The complements of Splunk

Today, organizations have implemented analytical BI tools and (in some cases) even enterprise data warehouses (EDW).

You might think that Splunk will have to compete with these tools, but Splunk's goal is to not replace the existing tools and work with the existing tools, essentially complimenting them by giving users the ability to integrate understandings from available machine data sources with any of their organized or structured data. This kind of integrated intelligence can be established quickly (usually in a matter of hours, not days or months).

Using the compliment (not to replace) methodology:

  • Data architects can expand the scope of the data being used in their other analytical tools

  • Developers can use software development kits (SDKs) and application program interfaces (APIs) to directly access Splunk data from within their applications (making it available in the existing data visualization tools)

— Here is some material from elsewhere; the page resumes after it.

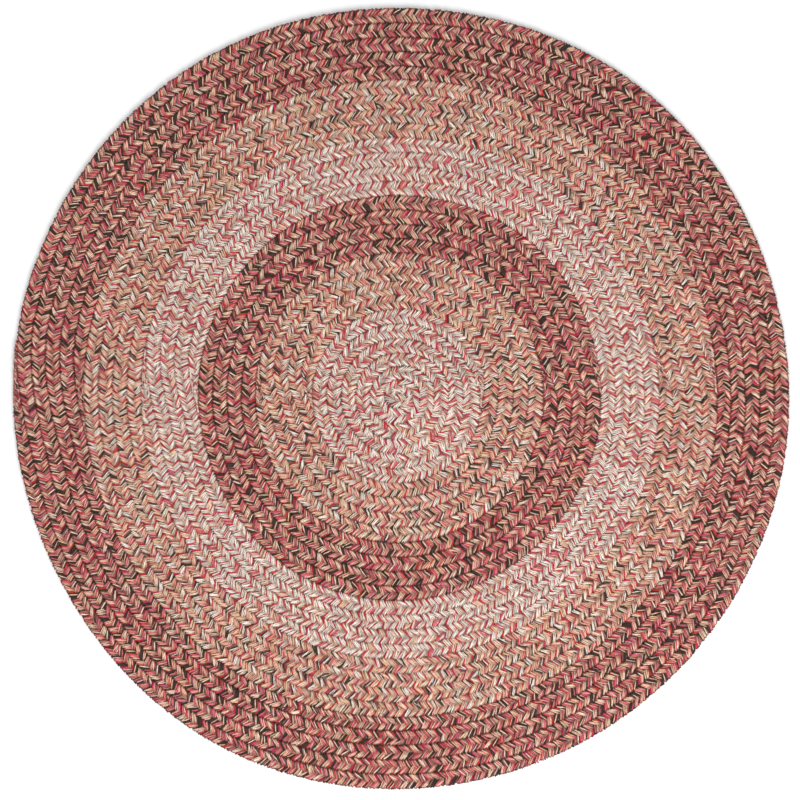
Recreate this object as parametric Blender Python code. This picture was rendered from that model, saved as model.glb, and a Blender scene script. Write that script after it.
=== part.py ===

  • Business analysts can take advantage of Splunk's easy-to-use interface in order to create a wide range of searches and alerts, dashboards, and perform in-depth data analytics

Splunk can also be the engine behind applications by exploiting the Splunk ODBC connector to connect to and access any data already read into and indexed by Splunk, harnessing the power and capabilities of the data, perhaps through an interface more familiar to a business analyst and not requiring specific programming to access the data.

ODBC

An analyst can leverage expertise in technologies such as MS Excel or Tableau to perform actions that might otherwise require a Splunk administrator using the Splunk ODBC driver to connect to Splunk data. The analyst can then create specific queries on the Splunk-indexed data, using the interface (for example, the query wizard in Excel), and then the Splunk ODBC driver will transform these requests into effectual Splunk searches (behind the scenes).